Chappie tente de nous montrer qu’une intelligence artificielle peut être dangereux mais aussi quelque chose que l’on peut canaliser si le Dr. Frankenstein qui l’a créé en fait un bon usage. D’ailleurs, le mythe de Frankenstein et sa créature est repris à merveille par Blomkamp dans Chappie. Il utilise ce mythe pour poser des questions intelligentes. Par ailleurs, le film débute sur une présentation très documentaire de l’univers et l’on retrouve ce que Neill Blomkamp aime dans son propre cinéma (et que moi aussi j’aime beaucoup). Il ne va pas forcément caméra au poing dans Chappie mais il y a des moments où l’on plonge dans l’intimité des personnages où il parvient à faire des effets de mise en scène particulièrement brillants. Par ailleurs, Chappie c’est aussi l’occasion de parler du crime et de la pauvreté dans une ville où il est en recrudescence. Les criminels dans ce film sont quelque peu clichés mais l’on oublie rapidement tout cela dès que le film vient nous offrir une vision plus poétique de la robotique. Car c’est très important la poésie dans des films de science-fiction. Je pense que Chappie est probablement ce que Neill Blomkamp a fait de plus intelligent. Il n’y a pas de grandes démonstrations comme dans District 9 et son côté archaïque mais pas non plus la grande sci-fi qui éblouie comme dans Elysium.

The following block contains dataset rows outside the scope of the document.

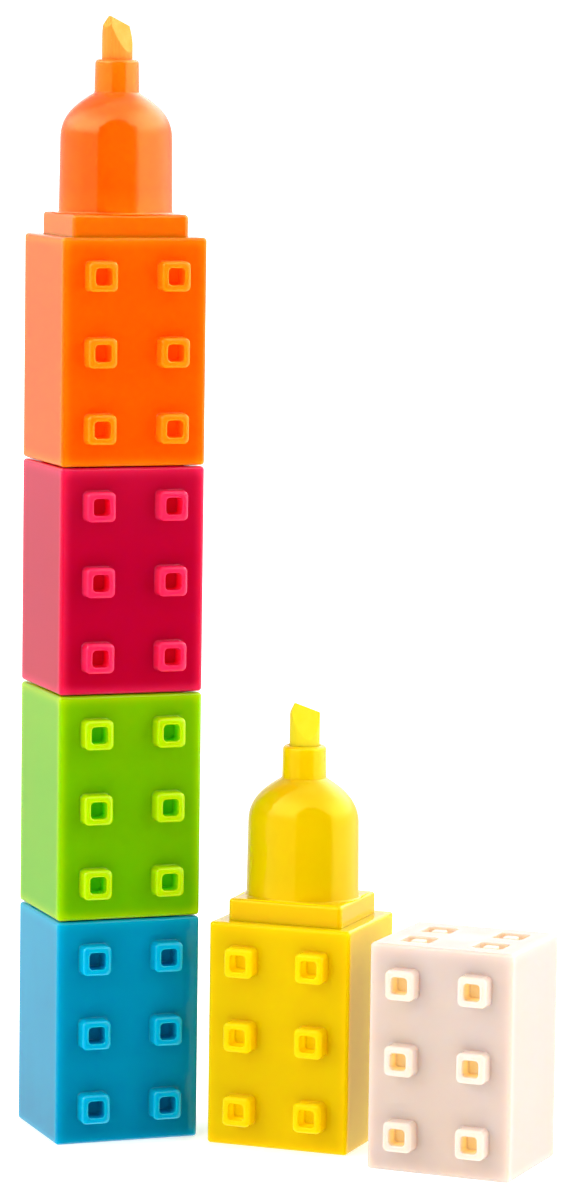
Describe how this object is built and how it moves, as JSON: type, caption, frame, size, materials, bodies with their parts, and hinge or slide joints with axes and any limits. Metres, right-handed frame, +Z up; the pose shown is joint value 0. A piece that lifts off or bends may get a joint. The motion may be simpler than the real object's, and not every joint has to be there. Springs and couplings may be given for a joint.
{
  "type": "stacking highlighter set",
  "caption": "Brick-shaped highlighters standing in a tower, where each hollow block is the cap of the marker below it, with a loose marker and a loose cap beside it.",
  "frame": {"origin": "middle of the whole set's box, on the surface that the blocks stand on", "axes": "+Z up along the tower, which the nibs point along; -Y is the studded front of the tower; +X is to the right of that front, towards the loose marker and cap"},
  "size_m": [0.077, 0.0692, 0.1882],
  "materials": {
    "blue_plastic": "glossy injection-moulded plastic, slightly translucent",
    "blue_felt": "bonded polyester felt soaked with fluorescent ink",
    "green_plastic": "glossy injection-moulded plastic, slightly translucent",
    "green_felt": "bonded polyester felt soaked with fluorescent ink",
    "pink_plastic": "glossy injection-moulded plastic, slightly translucent",
    "pink_felt": "bonded polyester felt soaked with fluorescent ink",
    "orange_plastic": "glossy injection-moulded plastic, slightly translucent",
    "orange_felt": "bonded polyester felt soaked with fluorescent ink",
    "yellow_plastic": "glossy injection-moulded plastic, slightly translucent",
    "yellow_felt": "bonded polyester felt soaked with fluorescent ink",
    "white_plastic": "glossy injection-moulded plastic, slightly translucent",
    "seal_plastic": "soft natural polyethylene"
  },
  "bodies": {
    "blue_marker": {"blue_block": "blue_plastic", "blue_barrel": "blue_plastic", "blue_nib": "blue_felt", "blue_reservoir": "blue_felt", "blue_seal_cup": "seal_plastic"},
    "green_marker": {"green_block": "green_plastic", "green_barrel": "green_plastic", "green_nib": "green_felt", "green_reservoir": "green_felt", "green_seal_cup": "seal_plastic"},
    "pink_marker": {"pink_block": "pink_plastic", "pink_barrel": "pink_plastic", "pink_nib": "pink_felt", "pink_reservoir": "pink_felt", "pink_seal_cup": "seal_plastic"},
    "orange_marker": {"orange_block": "orange_plastic", "orange_barrel": "orange_plastic", "orange_nib": "orange_felt", "orange_reservoir": "orange_felt", "orange_seal_cup": "seal_plastic"},
    "yellow_marker": {"yellow_block": "yellow_plastic", "yellow_barrel": "yellow_plastic", "yellow_nib": "yellow_felt", "yellow_reservoir": "yellow_felt", "yellow_seal_cup": "seal_plastic"},
    "spare_cap": {"cap_block": "white_plastic", "cap_seal": "seal_plastic"}
  },
  "joints": [
    {"name": "green_pull_off", "type": "slide", "parent": "blue_marker", "child": "green_marker", "axis": [0, 0, 1], "range_m": [0, 0.05]},
    {"name": "pink_pull_off", "type": "slide", "parent": "green_marker", "child": "pink_marker", "axis": [0, 0, 1], "range_m": [0, 0.05]},
    {"name": "orange_pull_off", "type": "slide", "parent": "pink_marker", "child": "orange_marker", "axis": [0, 0, 1], "range_m": [0, 0.05]},
    {"name": "yellow_lift", "type": "slide", "parent": "blue_marker", "child": "yellow_marker", "axis": [0, 0, 1], "range_m": [0, 0.08]},
    {"name": "cap_lift", "type": "slide", "parent": "blue_marker", "child": "spare_cap", "axis": [0, 0, 1], "range_m": [0, 0.08]}
  ]
}
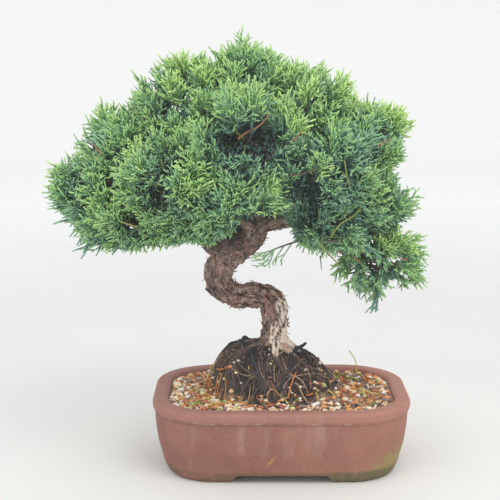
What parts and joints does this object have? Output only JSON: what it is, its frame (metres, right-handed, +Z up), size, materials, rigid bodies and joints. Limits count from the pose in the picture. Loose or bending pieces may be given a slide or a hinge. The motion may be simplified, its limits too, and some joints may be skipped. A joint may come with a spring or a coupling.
{
  "type": "potted chinese juniper bonsai",
  "caption": "Potted Chinese juniper bonsai with an S-curved trunk on an exposed root mound, a domed crown of scale foliage, and an unglazed footed pot with round corners.",
  "frame": {"origin": "on the ground, under the middle of the plant's bounding box", "axes": "+Z up along the plant's height, -Y towards the viewer of its front, +X to the viewer's right"},
  "size_m": [0.2972, 0.2108, 0.35],
  "materials": {
    "stoneware": "unglazed matt red-brown stoneware with pale scuffs",
    "soil": "dark root mound in a bed of coarse gravel and bark chips",
    "bark": "fibrous red-brown bark that peels in strips",
    "foliage": "matt scale foliage, dark inside with bright tips"
  },
  "bodies": {
    "root": {"bough_back_high": "bark", "bough_back_left": "bark", "bough_back_low": "bark", "bough_back_right": "bark", "bough_front_high": "bark", "bough_front_left": "bark", "bough_front_low": "bark", "bough_left_high": "bark", "bough_left_low": "bark", "bough_left_tip": "bark", "bough_low_mid": "bark", "bough_right_front": "bark", "bough_right_high": "bark", "bough_right_inner": "bark", "bough_right_low": "bark", "bough_right_tip": "bark", "bough_upper_left": "bark", "bough_upper_right": "bark", "bough_wisp": "bark", "foliage_back_high": "foliage", "foliage_back_left": "foliage", "foliage_back_low": "foliage", "foliage_back_right": "foliage", "foliage_crown_top": "foliage", "foliage_front_high": "foliage", "foliage_front_left": "foliage", "foliage_front_low": "foliage", "foliage_left_high": "foliage", "foliage_left_low": "foliage", "foliage_left_tip": "foliage", "foliage_low_mid": "foliage", "foliage_right_front": "foliage", "foliage_right_high": "foliage", "foliage_right_inner": "foliage", "foliage_right_low": "foliage", "foliage_right_tip": "foliage", "foliage_upper_left": "foliage", "foliage_upper_right": "foliage", "foliage_wisp": "foliage", "pot": "stoneware", "soil": "soil", "trunk": "bark"}
  },
  "joints": []
}
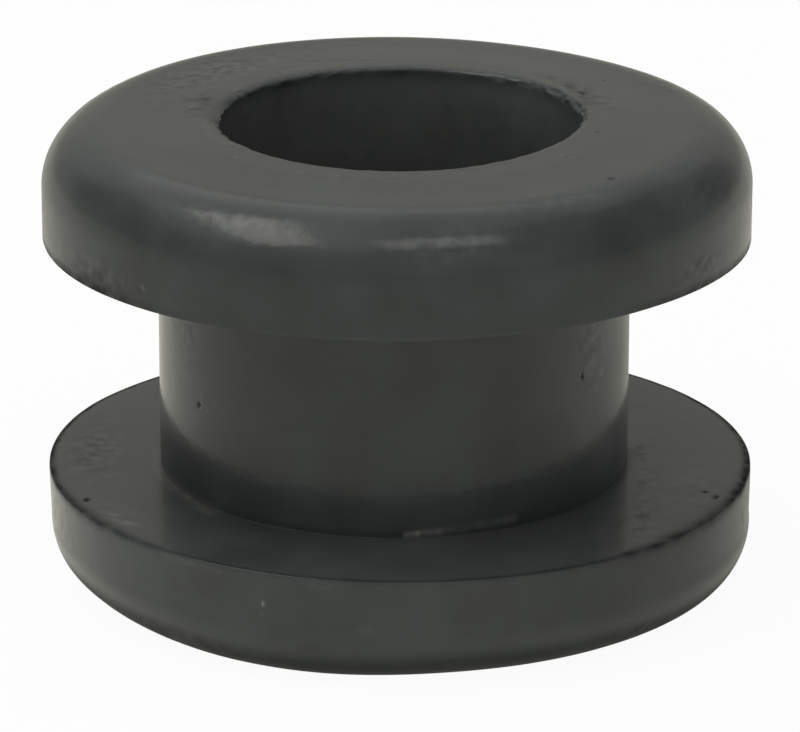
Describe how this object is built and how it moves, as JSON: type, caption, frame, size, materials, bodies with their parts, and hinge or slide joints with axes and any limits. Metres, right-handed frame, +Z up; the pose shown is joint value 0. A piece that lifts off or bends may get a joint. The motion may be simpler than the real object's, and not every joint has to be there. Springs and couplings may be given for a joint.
{
  "type": "rubber grommet",
  "caption": "Moulded black rubber panel grommet: a round bushing with a plain through bore and a flange at each end, rounded over outside, with a square groove between for the panel's edge.",
  "frame": {"origin": "on the bore's axis, in the plane that the lower flange stands on", "axes": "+Z up along the bore; the part is round, so X and Y are any two directions across it"},
  "size_m": [0.0286, 0.0286, 0.019],
  "materials": {
    "rubber": "moulded, satin, with mould marks and flash"
  },
  "bodies": {
    "root": {"grommet": "rubber"}
  },
  "joints": []
}
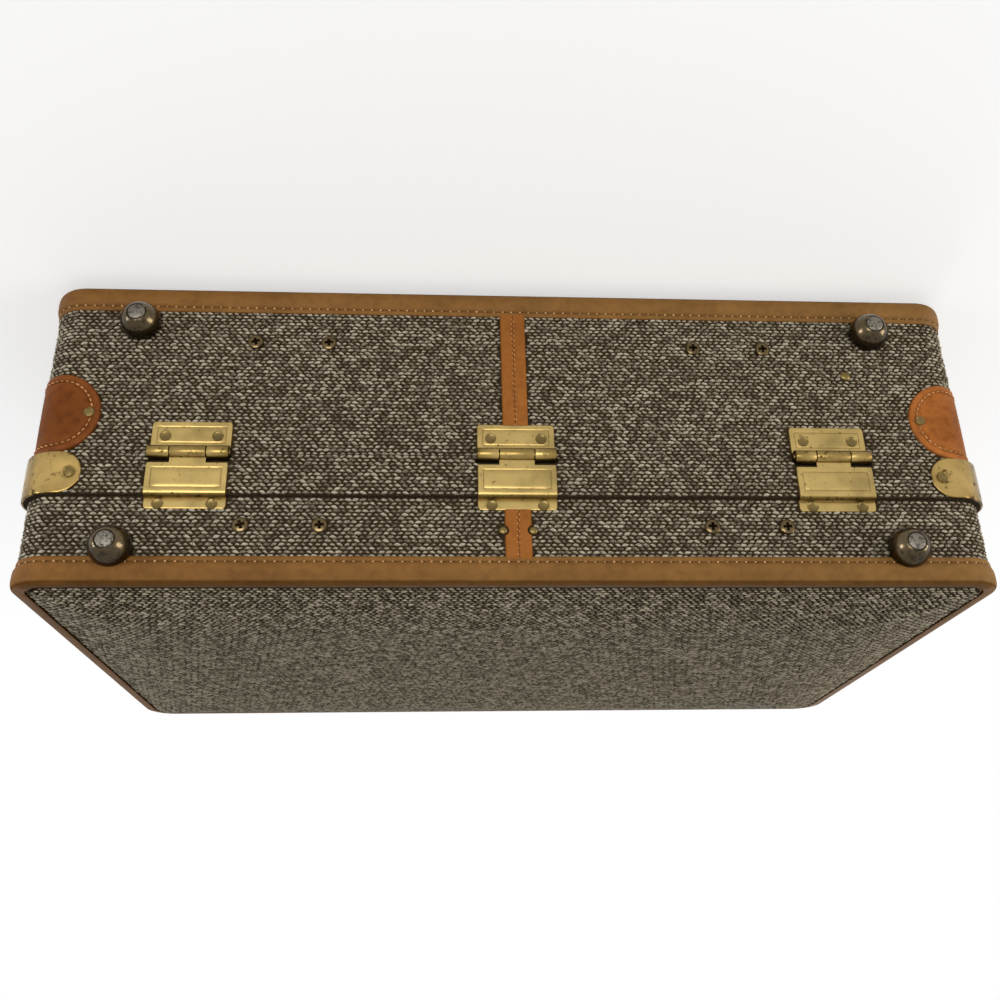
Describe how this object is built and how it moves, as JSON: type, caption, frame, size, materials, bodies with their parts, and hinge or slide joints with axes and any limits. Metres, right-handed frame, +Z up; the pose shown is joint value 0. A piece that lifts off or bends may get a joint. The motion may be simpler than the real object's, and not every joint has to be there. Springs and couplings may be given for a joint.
{
  "type": "suitcase",
  "caption": "Hard-sided tweed suitcase with leather edge binding, a lid on rolled-knuckle hinges, sprung slide latches, a swinging handle and domed glides.",
  "frame": {"origin": "middle of the flat on the deep half's face, on which the case lies", "axes": "+Z up through the lid, X along the length, +Y out of the hinge wall, -Y out of the handle wall"},
  "size_m": [0.5382, 0.3498, 0.196],
  "materials": {
    "tweed": "coarse two-tone woven tweed",
    "binding": "smooth brown edge binding",
    "tan_leather": "polished belting leather",
    "wood": "bent plywood",
    "lining": "smooth satin lining",
    "brass": "polished, slightly tarnished",
    "bronze": "dark antique bronze",
    "steel": "plated",
    "aluminium": "satin extrusion"
  },
  "bodies": {
    "base": {"base_binding": "binding", "base_centre_strap": "tan_leather", "base_corner_leathers": "tan_leather", "base_corner_rivets": "brass", "base_face_covering": "tweed", "base_face_panel": "wood", "base_feet": "bronze", "base_foot_studs": "steel", "base_frame_screws": "bronze", "base_lining": "lining", "base_rim": "aluminium", "base_wall_covering": "tweed", "base_wall_frame": "wood", "base_wall_plug": "brass", "handle_brackets": "brass", "handle_rivets": "brass", "hinge_base_rivets": "brass", "hinge_centre_base_leaf": "brass", "hinge_left_base_leaf": "brass", "hinge_right_base_leaf": "brass", "latch_case_rivets": "brass", "latch_left_case": "brass", "latch_right_case": "brass", "packing_buckles": "brass", "packing_straps": "tan_leather"},
    "lid": {"hinge_centre_lid_leaf": "brass", "hinge_left_lid_leaf": "brass", "hinge_lid_rivets": "brass", "hinge_right_lid_leaf": "brass", "latch_lid_plates": "brass", "latch_plate_rivets": "brass", "lid_binding": "binding", "lid_centre_strap": "tan_leather", "lid_corner_guards": "brass", "lid_corner_rivets": "brass", "lid_face_covering": "tweed", "lid_face_panel": "wood", "lid_feet": "bronze", "lid_foot_studs": "steel", "lid_frame_screws": "bronze", "lid_lining": "lining", "lid_pocket": "lining", "lid_raised_band": "tweed", "lid_strap_rivets": "brass", "lid_wall_covering": "tweed", "lid_wall_frame": "wood"},
    "hasp_left": {"latch_left_hasp": "brass"},
    "hasp_right": {"latch_right_hasp": "brass"},
    "slider_left": {"latch_left_slider": "brass"},
    "slider_right": {"latch_right_slider": "brass"},
    "handle": {"handle_core": "steel", "handle_grip": "tan_leather"}
  },
  "joints": [
    {"name": "lid_hinge", "type": "hinge", "parent": "base", "child": "lid", "pos_m": [0, 0.1605, 0.1145], "axis": [-1, 0, 0], "range_deg": [0, 165]},
    {"name": "hasp_left_swing", "type": "hinge", "parent": "lid", "child": "hasp_left", "pos_m": [-0.16, -0.163, 0.1199], "axis": [-1, 0, 0], "range_deg": [0, 120]},
    {"name": "hasp_right_swing", "type": "hinge", "parent": "lid", "child": "hasp_right", "pos_m": [0.16, -0.163, 0.1199], "axis": [-1, 0, 0], "range_deg": [0, 120]},
    {"name": "slider_left_slide", "type": "slide", "parent": "base", "child": "slider_left", "axis": [-1, 0, 0], "range_m": [0, 0.007], "stiffness_N_per_m": 120, "springref_m": -0.01},
    {"name": "slider_right_slide", "type": "slide", "parent": "base", "child": "slider_right", "axis": [1, 0, 0], "range_m": [0, 0.007], "stiffness_N_per_m": 120, "springref_m": -0.01},
    {"name": "handle_swing", "type": "hinge", "parent": "base", "child": "handle", "pos_m": [0, -0.1695, 0.096], "axis": [-1, 0, 0], "range_deg": [0, 150]}
  ]
}
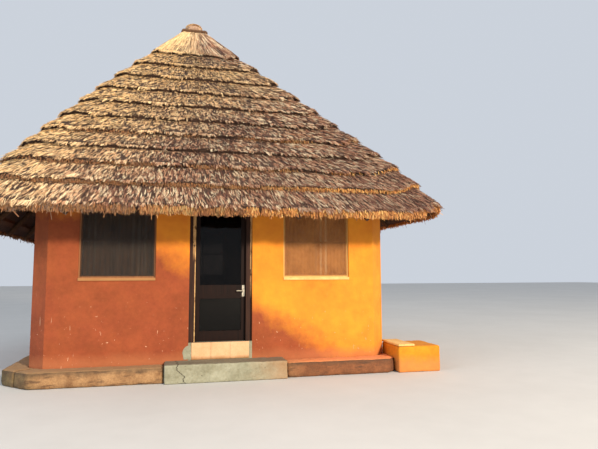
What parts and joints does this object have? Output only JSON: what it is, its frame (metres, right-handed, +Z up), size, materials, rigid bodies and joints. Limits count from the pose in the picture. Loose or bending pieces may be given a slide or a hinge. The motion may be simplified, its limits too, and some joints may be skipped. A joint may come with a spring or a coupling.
{
  "type": "square thatched rondavel hut",
  "caption": "One-room thatched hut with plastered walls, cut corners, a glazed door that opens, windows, a plinth and an entry step.",
  "frame": {"origin": "middle of the walls' square plan, at ground level", "axes": "+Z up, -Y out through the door, +X to the right of someone facing the door"},
  "size_m": [6.152, 6.152, 5.85],
  "materials": {
    "wall_plaster": "rough limewashed plaster",
    "cement": "weathered cement",
    "painted_plinth": "worn painted cement",
    "cream_cement": "smooth painted cement",
    "tile": "glazed",
    "thatch": "dry grass thatch",
    "pole": "rough round timber",
    "varnished_timber": "dark varnish",
    "cream_timber": "old paint",
    "glass": "clear",
    "curtain": "woven cotton",
    "steel": "worn",
    "painted_bar": "old brown paint"
  },
  "bodies": {
    "hut": {"back_wall": "wall_plaster", "corner_walls": "wall_plaster", "curtain_front_left": "curtain", "curtain_front_right": "curtain", "curtain_rods": "steel", "door_frame": "varnished_timber", "entry_step": "cement", "floor_slab": "cement", "frame_hinges": "steel", "front_wall_left": "wall_plaster", "front_wall_right": "wall_plaster", "hip_rafters": "pole", "left_wall": "wall_plaster", "peak_binding": "thatch", "peak_hub": "pole", "peak_knob": "thatch", "plinth_back": "painted_plinth", "plinth_front_left": "painted_plinth", "plinth_front_right": "painted_plinth", "plinth_left": "painted_plinth", "plinth_right": "painted_plinth", "rafters_back": "pole", "rafters_front": "pole", "rafters_left": "pole", "rafters_right": "pole", "right_wall": "wall_plaster", "riser_tiles": "tile", "roof_battens": "pole", "side_block": "painted_plinth", "side_block_coping": "cream_cement", "thatch_cap": "thatch", "thatch_course_01": "thatch", "thatch_course_02": "thatch", "thatch_course_03": "thatch", "thatch_course_04": "thatch", "thatch_course_05": "thatch", "thatch_course_06": "thatch", "thatch_course_07": "thatch", "thatch_course_08": "thatch", "thatch_course_09": "thatch", "thatch_course_10": "thatch", "threshold": "cement", "wall_over_door": "wall_plaster", "wall_plate": "pole", "window_bars": "painted_bar", "window_frame_back": "cream_timber", "window_frame_front_left": "cream_timber", "window_frame_front_right": "cream_timber", "window_frame_left": "cream_timber", "window_frame_right": "cream_timber", "window_glass": "glass", "window_sills": "cream_cement"},
    "door": {"door_glass": "glass", "door_handle": "steel", "door_leaf": "varnished_timber", "leaf_hinges": "steel"}
  },
  "joints": [
    {"name": "door_hinge", "type": "hinge", "parent": "hut", "child": "door", "pos_m": [-0.3675, -2.202, 0.67], "axis": [0, 0, 1], "range_deg": [0, 95]}
  ]
}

Chappie est d’ailleurs étrangement humble avec lui-même alors qu’il pourrait très bien montrer à quel point il est intelligent. Les niveaux de lectures sont donc plus subtiles. Il prend aussi le problème de la création du robot à succès qui détruit tous les projets qui avaient été développés en parallèle. La rivalité avec le personnage de Hugh Jackman est étrangement utilisée. Chappie n’en fait pas forcément grand chose au premier abord alors que l’on se rend rapidement que le but de ce film n’est pas de faire des combats de robots. Il va le sortir une fois (et j’ai retrouvé un peu des robots de District 9) et pendant 15 minutes on a donc une scène d’action qui en met plein la vue. Ensuite, Chappie pose aussi la question de la légitimité d’une intelligence artificielle. Chappie veut nous faire peur sur les progrès de la robotique et il a bien raison. Surtout que c’est fait avec une vraie innocence étrangement poétique. L’éducation de Chappie est tellement bien mise en scène que l’on est tout de suite émus. Que cela soit quand Mummy lit « Le Mouton Noir » à Chappie ou encore quand Chappie est blessé par la cruauté des humains.

Il y a aussi une critique très intéressante de la cruauté humaine envers les gens différents. Car au fond la façon dont les humains traitent Chappie c’est comme un robot alors qu’il a une conscience et qu’il peut très bien être comme tout être humain. Le mythe que le film créé autour de ce personnage émeut. Je ne compte plus le nombre de centilitres de larmes que j’ai versé devant ce film à sa fin. Car c’est beau et épique. Neill Blomkamp n’oublie pas non plus sa grande passion pour les paysages de bidonvilles. D’ailleurs, je trouve que cela permet de mieux se plonger dans l’univers et de ressentir plus facilement de la compassion car l’esthétique ne cherche pas à nous lécher les yeux, simplement à nous toucher. Afin d’incarner ses petites frappes, Neill Blomkamp a fait appel au groupe Die Antwoord (à qui l’on doit en 2012 la parodie de Lady Gaga se moquant du fait que cette dernière n’avait pas daignée venir en Afrique du Sud). Le film utilise une partie des titres du groupe mais aussi les membres afin d’en faire des personnages. Ils sont tellement différents de personnages que l’on a pour habitude de voir dans de la SF actuelle et pourtant très proche de ce que l’on pouvait voir dans la SF des années 80/90 (je pense par exemple à Total Recall première version).

Chappie c’est aussi une bande son de Hans Zimmer qui a probablement réalisé ici l’une de ses plus belles compositions. On est loin de ce qu’il avait pour habitude de voir et le changement est presque ici radical. Je ne m’attendais pas du tout à voir une bande son de ce genre là de la part de celui qui a abusé des notes dans celle d’Interstellar, oubliant presque qu’il y a un spectateur derrière son écran qui a aussi besoin d’être ému. La présence de Sigourney Weaver au casting est assez cocasse dans le sens où Neill Blomkamp réalisera le prochain volet de la franchise Alien donc je ne serais pas surpris que cela soit un rite de passage. On peut souligner la prestation de Sharlto Copley (District 9, Elysium) qui, sous les traits du robot Chappie surprend. Il injecte à ce personnage autant d’émotions que de rage.

Note : 9.5/10. En bref, un excellent film de SF, mieux maîtrisé que Elysium et plus propre que District 9 mais avec une vraie réflexion dedans.